# OBJECTIVE
Select each line where the word "Write" appears.

CAD and scene scripts:
## Start
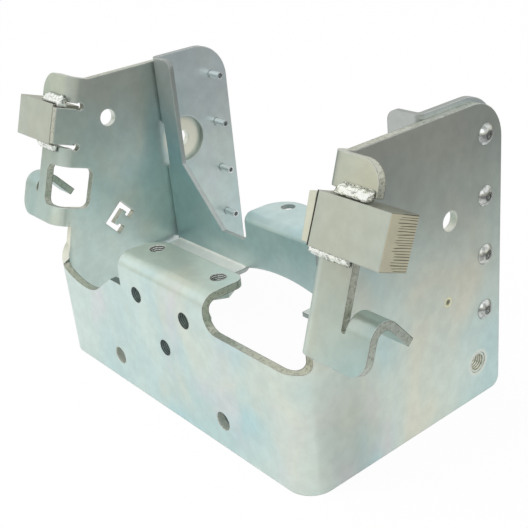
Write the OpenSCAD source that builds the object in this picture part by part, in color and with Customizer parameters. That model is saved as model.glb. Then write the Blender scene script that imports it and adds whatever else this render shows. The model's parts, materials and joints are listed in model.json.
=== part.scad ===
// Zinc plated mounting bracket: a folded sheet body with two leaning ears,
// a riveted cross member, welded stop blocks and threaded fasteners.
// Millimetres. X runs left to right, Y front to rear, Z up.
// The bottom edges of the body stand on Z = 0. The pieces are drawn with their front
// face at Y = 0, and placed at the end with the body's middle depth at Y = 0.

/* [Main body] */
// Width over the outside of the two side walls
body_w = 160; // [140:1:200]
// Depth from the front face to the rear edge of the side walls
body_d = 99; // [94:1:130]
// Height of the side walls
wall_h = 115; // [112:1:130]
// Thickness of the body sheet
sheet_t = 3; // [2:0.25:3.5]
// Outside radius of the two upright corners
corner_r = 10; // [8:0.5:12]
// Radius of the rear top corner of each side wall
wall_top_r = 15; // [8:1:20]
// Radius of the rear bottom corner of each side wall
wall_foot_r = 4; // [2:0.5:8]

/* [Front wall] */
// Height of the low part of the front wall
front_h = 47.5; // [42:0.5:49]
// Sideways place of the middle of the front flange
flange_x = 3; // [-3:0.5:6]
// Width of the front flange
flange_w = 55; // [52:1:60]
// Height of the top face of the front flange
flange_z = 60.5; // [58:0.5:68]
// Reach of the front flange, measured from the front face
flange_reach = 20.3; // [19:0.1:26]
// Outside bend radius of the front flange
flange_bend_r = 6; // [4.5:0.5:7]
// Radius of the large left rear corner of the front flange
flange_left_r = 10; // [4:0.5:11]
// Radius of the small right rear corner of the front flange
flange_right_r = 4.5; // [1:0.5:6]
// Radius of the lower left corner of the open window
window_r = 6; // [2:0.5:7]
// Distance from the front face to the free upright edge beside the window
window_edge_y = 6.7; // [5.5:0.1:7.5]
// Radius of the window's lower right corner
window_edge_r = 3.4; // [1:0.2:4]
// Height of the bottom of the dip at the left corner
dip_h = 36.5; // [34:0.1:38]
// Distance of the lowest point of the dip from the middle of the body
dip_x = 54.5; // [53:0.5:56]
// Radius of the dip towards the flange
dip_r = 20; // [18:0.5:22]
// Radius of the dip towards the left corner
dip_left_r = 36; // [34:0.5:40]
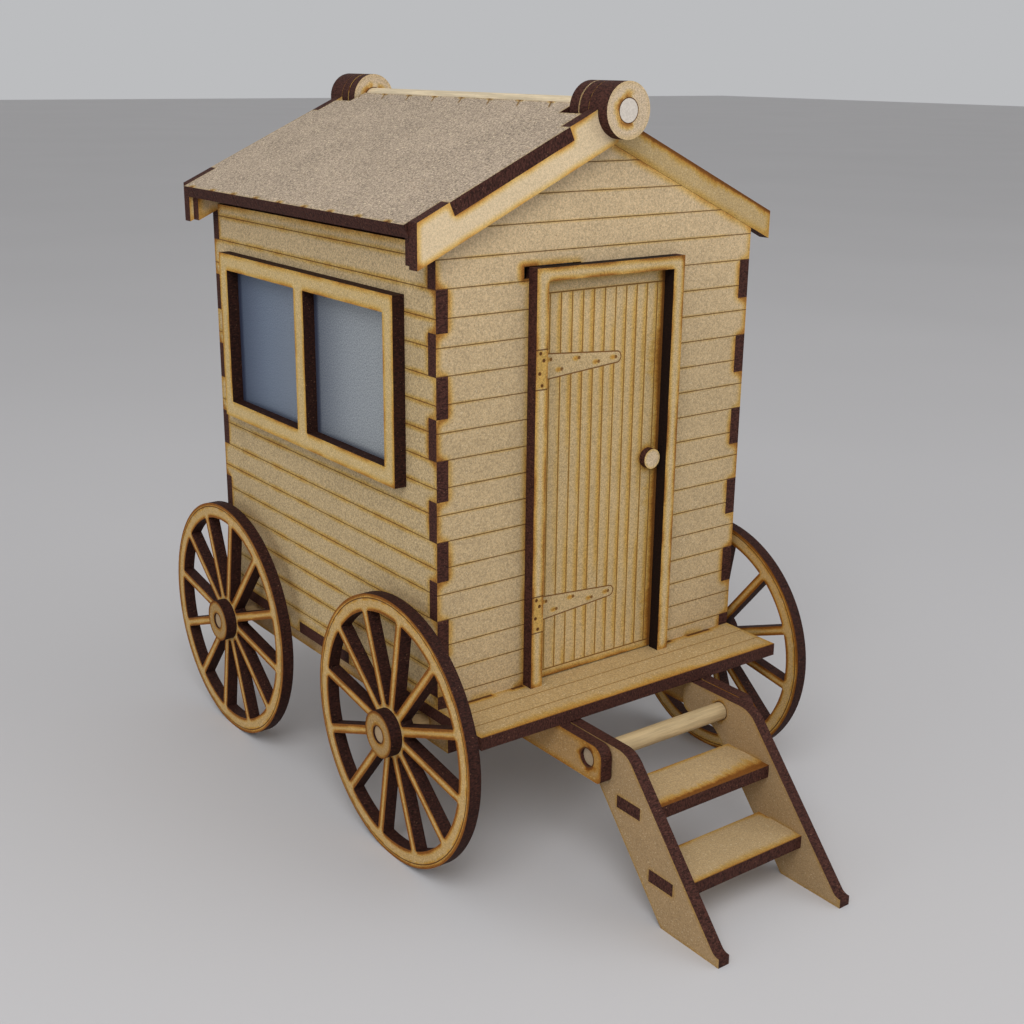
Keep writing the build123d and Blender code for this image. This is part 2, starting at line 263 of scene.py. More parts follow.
## End
## Start
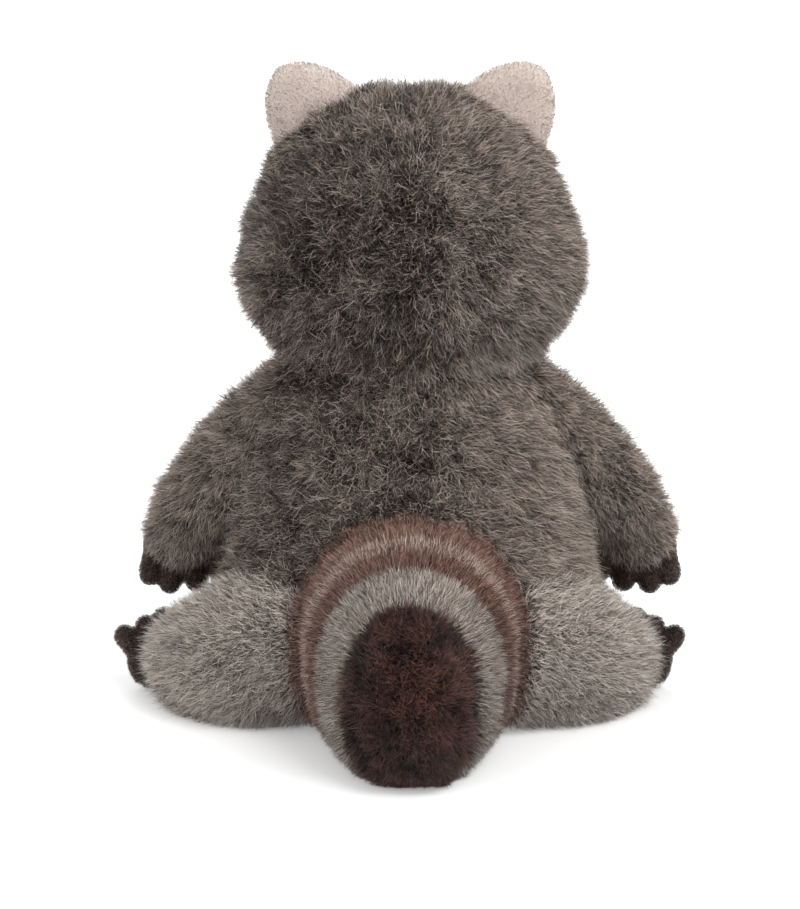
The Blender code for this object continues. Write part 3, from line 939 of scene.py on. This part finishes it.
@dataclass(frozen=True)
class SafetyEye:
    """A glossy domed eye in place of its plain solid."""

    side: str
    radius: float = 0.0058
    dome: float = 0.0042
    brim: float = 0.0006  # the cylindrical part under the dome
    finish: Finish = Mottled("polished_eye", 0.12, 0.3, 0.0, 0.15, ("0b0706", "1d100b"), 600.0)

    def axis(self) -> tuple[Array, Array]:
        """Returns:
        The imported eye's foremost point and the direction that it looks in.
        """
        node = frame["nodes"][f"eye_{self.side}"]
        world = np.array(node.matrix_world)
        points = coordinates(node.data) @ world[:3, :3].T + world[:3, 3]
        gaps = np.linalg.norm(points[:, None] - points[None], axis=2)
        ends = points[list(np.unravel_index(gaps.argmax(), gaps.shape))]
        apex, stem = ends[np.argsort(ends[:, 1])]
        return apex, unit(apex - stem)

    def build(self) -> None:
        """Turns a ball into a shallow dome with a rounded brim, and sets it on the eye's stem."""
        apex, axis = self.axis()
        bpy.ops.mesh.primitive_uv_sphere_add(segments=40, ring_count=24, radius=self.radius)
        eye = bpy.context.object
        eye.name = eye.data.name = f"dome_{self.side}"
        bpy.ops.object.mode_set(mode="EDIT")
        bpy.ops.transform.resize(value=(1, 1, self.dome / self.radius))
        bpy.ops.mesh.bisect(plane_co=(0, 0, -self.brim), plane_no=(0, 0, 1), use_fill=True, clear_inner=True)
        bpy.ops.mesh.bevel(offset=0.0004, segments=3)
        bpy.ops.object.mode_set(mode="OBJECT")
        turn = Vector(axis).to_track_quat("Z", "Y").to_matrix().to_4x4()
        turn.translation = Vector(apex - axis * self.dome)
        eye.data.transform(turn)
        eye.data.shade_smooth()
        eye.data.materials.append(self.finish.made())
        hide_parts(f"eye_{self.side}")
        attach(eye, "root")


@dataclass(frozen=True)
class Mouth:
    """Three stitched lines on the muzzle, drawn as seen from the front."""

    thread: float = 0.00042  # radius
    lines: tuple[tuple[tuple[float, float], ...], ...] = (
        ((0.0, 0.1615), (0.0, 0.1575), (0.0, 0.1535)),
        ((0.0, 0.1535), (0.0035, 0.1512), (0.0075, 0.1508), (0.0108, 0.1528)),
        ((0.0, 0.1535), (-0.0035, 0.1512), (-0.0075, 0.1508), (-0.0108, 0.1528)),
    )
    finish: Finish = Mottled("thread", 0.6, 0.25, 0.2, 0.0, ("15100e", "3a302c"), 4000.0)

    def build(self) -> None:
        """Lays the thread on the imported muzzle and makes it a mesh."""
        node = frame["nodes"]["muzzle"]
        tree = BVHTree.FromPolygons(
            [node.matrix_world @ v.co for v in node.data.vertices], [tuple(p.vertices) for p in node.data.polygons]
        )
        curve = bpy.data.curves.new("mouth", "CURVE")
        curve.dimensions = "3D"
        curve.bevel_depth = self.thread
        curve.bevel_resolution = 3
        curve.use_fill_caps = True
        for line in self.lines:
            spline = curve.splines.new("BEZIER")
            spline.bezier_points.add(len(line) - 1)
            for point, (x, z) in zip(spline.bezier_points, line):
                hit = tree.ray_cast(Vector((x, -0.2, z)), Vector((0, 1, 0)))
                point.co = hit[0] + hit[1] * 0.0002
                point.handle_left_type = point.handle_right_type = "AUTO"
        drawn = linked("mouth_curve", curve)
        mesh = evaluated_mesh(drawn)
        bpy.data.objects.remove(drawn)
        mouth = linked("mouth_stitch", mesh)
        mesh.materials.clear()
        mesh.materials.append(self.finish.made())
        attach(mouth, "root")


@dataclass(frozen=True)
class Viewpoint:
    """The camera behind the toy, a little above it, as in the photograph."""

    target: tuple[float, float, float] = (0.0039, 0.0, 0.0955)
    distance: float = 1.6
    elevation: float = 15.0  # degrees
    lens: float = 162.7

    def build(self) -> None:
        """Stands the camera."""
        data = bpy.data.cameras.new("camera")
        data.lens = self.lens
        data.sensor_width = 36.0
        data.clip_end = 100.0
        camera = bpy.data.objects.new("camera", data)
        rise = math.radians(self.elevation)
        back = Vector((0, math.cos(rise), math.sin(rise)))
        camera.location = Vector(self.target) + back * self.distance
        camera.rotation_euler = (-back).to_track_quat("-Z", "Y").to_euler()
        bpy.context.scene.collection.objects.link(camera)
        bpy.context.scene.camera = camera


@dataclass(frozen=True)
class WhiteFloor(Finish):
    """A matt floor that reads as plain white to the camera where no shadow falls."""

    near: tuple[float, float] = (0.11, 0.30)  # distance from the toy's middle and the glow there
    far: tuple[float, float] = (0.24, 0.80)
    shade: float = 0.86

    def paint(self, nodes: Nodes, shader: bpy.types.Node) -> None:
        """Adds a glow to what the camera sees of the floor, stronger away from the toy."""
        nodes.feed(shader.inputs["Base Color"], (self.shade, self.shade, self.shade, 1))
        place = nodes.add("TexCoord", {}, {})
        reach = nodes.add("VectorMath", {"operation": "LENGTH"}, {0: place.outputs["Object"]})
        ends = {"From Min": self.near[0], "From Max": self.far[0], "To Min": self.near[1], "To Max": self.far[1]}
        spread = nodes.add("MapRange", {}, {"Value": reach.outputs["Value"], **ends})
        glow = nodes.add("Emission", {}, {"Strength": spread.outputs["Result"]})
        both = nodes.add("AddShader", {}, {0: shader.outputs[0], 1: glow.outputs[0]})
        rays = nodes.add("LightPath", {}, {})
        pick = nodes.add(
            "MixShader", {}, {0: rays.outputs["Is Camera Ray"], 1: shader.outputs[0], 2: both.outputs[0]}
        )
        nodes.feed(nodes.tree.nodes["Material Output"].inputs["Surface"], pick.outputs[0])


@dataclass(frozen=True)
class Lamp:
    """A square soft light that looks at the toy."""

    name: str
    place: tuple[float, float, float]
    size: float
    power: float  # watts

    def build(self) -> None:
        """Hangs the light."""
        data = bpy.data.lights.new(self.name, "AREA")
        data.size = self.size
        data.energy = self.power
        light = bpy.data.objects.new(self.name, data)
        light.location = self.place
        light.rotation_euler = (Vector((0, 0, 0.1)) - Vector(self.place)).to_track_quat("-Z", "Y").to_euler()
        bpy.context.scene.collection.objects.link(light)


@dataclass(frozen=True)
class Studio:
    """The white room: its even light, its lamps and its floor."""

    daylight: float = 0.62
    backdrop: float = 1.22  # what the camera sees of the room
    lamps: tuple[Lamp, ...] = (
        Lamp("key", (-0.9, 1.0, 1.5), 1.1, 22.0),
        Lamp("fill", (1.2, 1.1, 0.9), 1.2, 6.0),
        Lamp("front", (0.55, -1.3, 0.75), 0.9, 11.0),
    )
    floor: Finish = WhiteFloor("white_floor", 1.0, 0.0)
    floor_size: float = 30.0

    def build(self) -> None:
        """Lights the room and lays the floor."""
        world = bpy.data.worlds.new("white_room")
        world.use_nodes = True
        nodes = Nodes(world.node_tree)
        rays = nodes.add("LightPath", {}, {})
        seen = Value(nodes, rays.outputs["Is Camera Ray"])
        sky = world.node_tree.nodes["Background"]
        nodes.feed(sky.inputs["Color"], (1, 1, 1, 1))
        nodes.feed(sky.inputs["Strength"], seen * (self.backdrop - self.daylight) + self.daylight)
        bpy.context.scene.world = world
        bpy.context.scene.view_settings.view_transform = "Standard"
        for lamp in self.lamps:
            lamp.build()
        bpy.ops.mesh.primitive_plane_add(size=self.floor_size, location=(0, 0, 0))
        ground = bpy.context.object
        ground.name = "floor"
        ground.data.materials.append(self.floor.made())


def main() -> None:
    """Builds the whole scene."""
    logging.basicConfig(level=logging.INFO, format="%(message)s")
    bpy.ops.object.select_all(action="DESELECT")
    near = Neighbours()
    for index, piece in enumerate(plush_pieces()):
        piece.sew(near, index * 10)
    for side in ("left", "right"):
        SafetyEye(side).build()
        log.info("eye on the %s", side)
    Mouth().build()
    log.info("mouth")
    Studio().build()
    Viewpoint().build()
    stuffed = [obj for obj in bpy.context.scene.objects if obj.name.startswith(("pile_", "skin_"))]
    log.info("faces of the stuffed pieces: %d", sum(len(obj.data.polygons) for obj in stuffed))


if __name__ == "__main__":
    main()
## End
# TASK SOLUTION
Write the OpenSCAD source that builds the object in this picture part by part, in color and with Customizer parameters. That model is saved as model.glb. Then write the Blender scene script that imports it and adds whatever else this render shows. The model's parts, materials and joints are listed in model.json.
The Blender code for this object continues. Write part 3, from line 939 of scene.py on. This part finishes it.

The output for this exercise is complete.